In recent years, there has been a gradual shift in the courts away from protecting academic speech. Last year, in a ruling that may be extended to the academic setting, the Supreme Court sharply curtailed the protections given to public employees' speech by ruling that statements made "pursuant to official duties" now fall beyond First Amendment safeguards; only public statements made in a government employee's role "as a citizen" remain protected. Garcetti v. Ceballos, 126 S. Ct. 1951 (2006). If this case is applied to academic speech, it could spell the death of protection for any statements made by teachers in the classroom.


Academic Freedom

In addition to their legal First Amendment protections, university professors enjoy a right to "academic freedom" that is enshrined in the by-laws of many colleges and universities. The concept of academic freedom began in this country in the late nineteenth century, when professors teaching Darwin's theory of evolution were being fired from academic institutions. Then, in 1900, Stanford University fired an economics professor for criticizing the use of Chinese laborers to build railroads; the university was named for Leland Stanford, a railroad magnate. The uproar over the firing led to the creation of the American Association of University Professors (AAUP), which defined academic freedom for the first time.

The AAUP's academic freedom principles, which are accepted by most universities, state that a professor's speech is protected by academic freedom "unless his methods are found by qualified bodies of his own profession to be clearly incompetent or contrary to professional ethics." Although the AAUP principles recognize that there are valid restrictions on speech in the classroom, they maintain that teachers should be free to speak as citizens outside of the classroom without fear of reprisal, so long as their remarks do not bear on their professional competence.

An example of the protections afforded by modern principles of academic freedom is the case of Arthur Butz, a Northwestern University engineering professor who for decades has claimed in public speeches that the Holocaust never occurred. The university has resisted pressure to fire him, given that he has never taught his anti-Semitic and factually incorrect views in the classroom. But even though his remarks were made outside the classroom, his professional competence might have been questioned had he taught history rather than engineering.

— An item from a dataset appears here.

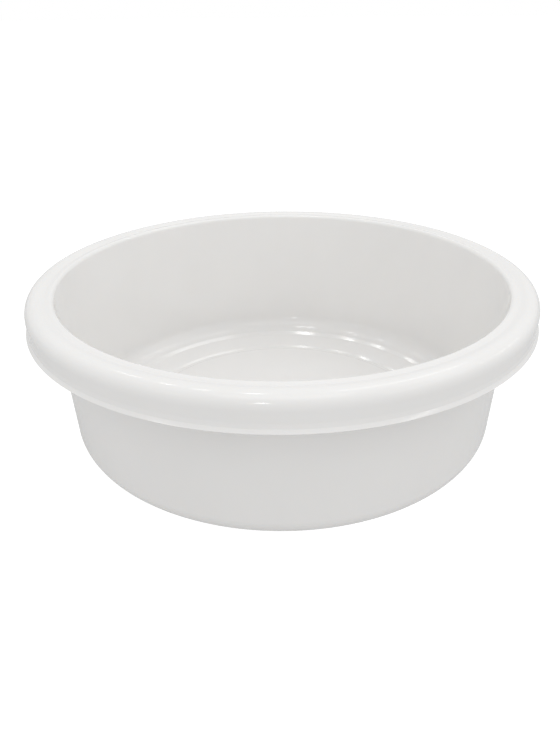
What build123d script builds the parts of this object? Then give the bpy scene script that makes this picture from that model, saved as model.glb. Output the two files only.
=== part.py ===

Psychology professor Kevin MacDonald's publications containing his anti-Semitic theories fall within the academic subfield that he claims to be an expert in: evolutionary psychology. Many experts in evolutionary psychology, including the founders of the field, have condemned his work as unscientific. But it's unknown whether MacDonald has taught these theories within his classroom because the psychology department at Cal State doesn't allow in-class reviews. If he has, McDonald may not enjoy legal protection for any anti-Semitic and unscientific statements made in the classroom.